The use of forms leverages contract terms that have been tested over long periods of time thereby increasing reliability of the terms and reducing risk that certain terms may be misunderstood. In their 2012 book, The Three and a Half Minute Transaction: Boilerplate and the Limits of Contract Design, Mitu Gulati and Robert E. Scott explain how forms become ingrained in the legal process over time:
“Thanks to repeated use, the terms are better understood and flaws and uncertainties get worked out. Terms that survive this quasi-Darwinian trial and error evolutionary process become mature terms whose risks and performance characteristics are well-known and understood. Thus, market players and courts develop an understanding and confidence in the ‘reliability’ of these terms. The high level of understanding then reduces the risk of erroneous interpretation, particularly an erroneous interpretation by a court. In a sense these terms are ‘battle tested.’”
Paradoxically, while the use of forms may be more efficient from a work production standpoint, they also create longer documents with more legalese, because they are, by design, a reflection of a wide range of previously vetted language and terms. Furthermore, lawyers have less appetite to stray from the use of forms than some more entrepreneurially minded individuals might like because the billable hour caps the amount of upside associated with any given transaction (i.e., lawyers don’t get equity).

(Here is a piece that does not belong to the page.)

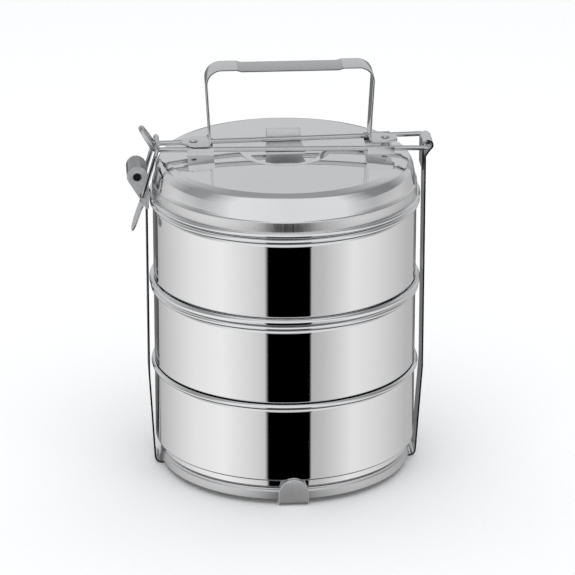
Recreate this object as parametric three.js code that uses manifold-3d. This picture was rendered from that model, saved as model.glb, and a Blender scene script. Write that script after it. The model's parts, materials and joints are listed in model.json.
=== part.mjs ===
// A three-bowl steel tiffin carrier: stacked bowls, an inner tray and a domed lid, held in a
// strap frame by a hinged wire crossbar with a carrying handle and an over-centre latch.
// Millimetres, +Z up. The crossbar runs along X: the latch is at -X, its hinge at +X, the front
// is -Y. The origin is on the bowls' axis, on the surface that the carrier stands on.
import * as THREE from 'three';
import { mergeVertices } from 'three/addons/utils/BufferGeometryUtils.js';
import Module from 'manifold-3d';

const wasm = await Module();
wasm.setup();

// ---- driving dimensions -------------------------------------------------------------------
const GAP = 0.3;                  // clearance between pieces that touch
const ROUND_STEPS = 36;           // facets round a bowl

const BOWL = {
  radius: 80,                     // outside of the wall
  sheet: 1.0,
  footRadius: 77,                 // the foot nests in the mouth below
  foot: 5.4,                      // foot plane to shoulder
  footRing: 3,                    // width of the ring that the bowl stands on
  panel: 1.5,                     // the bottom panel's lift above the foot plane
  body: 50.2,                     // shoulder to the top of the rolled rim
  rim: 82,
  rimHeight: 3.4,
};
const SHOULDER_BOTTOM = 16.4;     // shoulder of the bottom bowl above the surface
const TRAY = {
  lip: 82.6,                      // outside of the lip between the middle and the top bowl
  lipHeight: 3.7,
  outer: 78.4,                    // outside of the wall, inside the middle bowl's mouth
  depth: 15,
  sheet: 1.0,
  corner: 8,
};
const LID = {
  rim: 82.2,
  rimHeight: 3.7,
  skirt: 80.3,                    // radius and top of the straight skirt over the rim
  skirtTop: 10.7,
  flank: [[73.4, 24.3], [76.2, 20.6], [78.6, 15.4]],   // radius and height of the convex shoulder
  shoulder: 71.5,                 // edge of the dome
  dome: 25.2,                     // height of the dome's edge above the seat
  rise: 2.7,                      // apex above the dome's edge
  dishFloor: 21,                  // the shallow dish pressed in the middle of the dome
  dishEdge: 27,
  dishDepth: 1.4,
  sheet: 1.0,
  plug: 78.4,                     // the collar that drops into the top bowl
  plugDepth: 3.4,
};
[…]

This asymmetry means a lawyer’s primary role is to ensure their documents limit potential downside with less regard paid to things like deal complexity, timeline, or counterparty fatigue. This dynamic is what can earn lawyers a reputation as “deal killers.” Hill explains further:
“If many lawyers overestimate the probability of bad events, they might practice law defensively, doing mostly that which they can defend. They therefore should favor relying on the form, which someone, and indeed, many people, some of who are quite senior, has vetted, rather than relying on themselves, whom no one has vetted. They also should favor fewer changes in the aggregate, and less changes that are structural. But they also may be willing to make benign additions….with little regard to the ever increasing size and unwieldiness of the contract.”
In the context of downside protection then, these documents are long and complicated because they are specifically designed to leverage the knowledge of multiple lawyers and the experience of previous transaction terms, rather than creating documents based on the knowledge of a single lawyer and the terms of a single transaction. Similar to the sentiment shared by French philosopher Blaise Pascal that he “would have written a shorter letter, but did not have the time,” in the context of billable hours, our lawyers may actually be doing us a favor by using long form contracts rather than creating a new document, even if that new document could be shorter and simpler.
After researching the subject, we now have a better grasp of the dynamics pulling the legal profession to create long, complicated documents and can understand that documents of this type, at their core, are in our interest. However, the reality is that an agreement that is comprehensive and efficient from a legal standpoint may not be the best way to work with sellers to execute deals in the small business space. We believe our biggest edge as a potential buyer of companies is that we are willing to spend the time to meet sellers on their terms, listen to their thoughts and concerns, and build the trust necessary to execute a successful transition. In the vast majority of cases, owners we meet have a “handshake” business mentality, and fundamentally believe their word is their bond. When we agree to general terms in that context, and then present an overwhelmingly long legal document later that stipulates all the ways one party may or may not take advantage of the other, a lot of the trust we work so hard to build evaporates. Seth Godin explains the contract versus handshake mindset:
“If you lease a car, borrow money for school or engage in some other complex transaction, there’s a contract to sign. It’s filled with rules and obligations, and the profit-maximizing finance organization does everything it can to do as little as it can (and make you responsible for as much as it can). This sort of contract has evolved into a battle, an effort to get something now and deliver as little as possible later. Loopholes and fine print are there for a reason, and it’s not to make you happy. Contracts like this are about the past. ‘We agreed on this, go read your copy, we don’t care so much that you’re annoyed, goodbye.’
“A handshake deal, on the other hand, is about the future. Either side can claim loopholes or wriggle out of a commitment, but the consequence is clear—if you disappoint us, we won’t be back for more. The participant in a handshake deal is investing in the future, doing more now in exchange for the benefits that trust and delight and consistency bring going forward.”
We completely understand Godin’s point because whether an owner remains with the company post-transaction or not, we understand that we are in the business of creating partnerships with sellers to ensure smooth transitions. We want to rely on prior owners to continue to run day to day operations, share wisdom, or provide valuable introductions. However, we also believe that we simply cannot responsibly execute multi-million dollar transactions based on handshakes, and still need some form of legal framework for our deals. We feel fortunate that we are able to partner with service providers who understand our desire for balance. While we have yet to crack the code regarding the trade-off between prudent legal protection and preserving trust, gaining a better understanding of the dynamics driving complex legal documents is a positive first step in rectifying the tension and working towards a solution that works for both Chenmark and its business partners.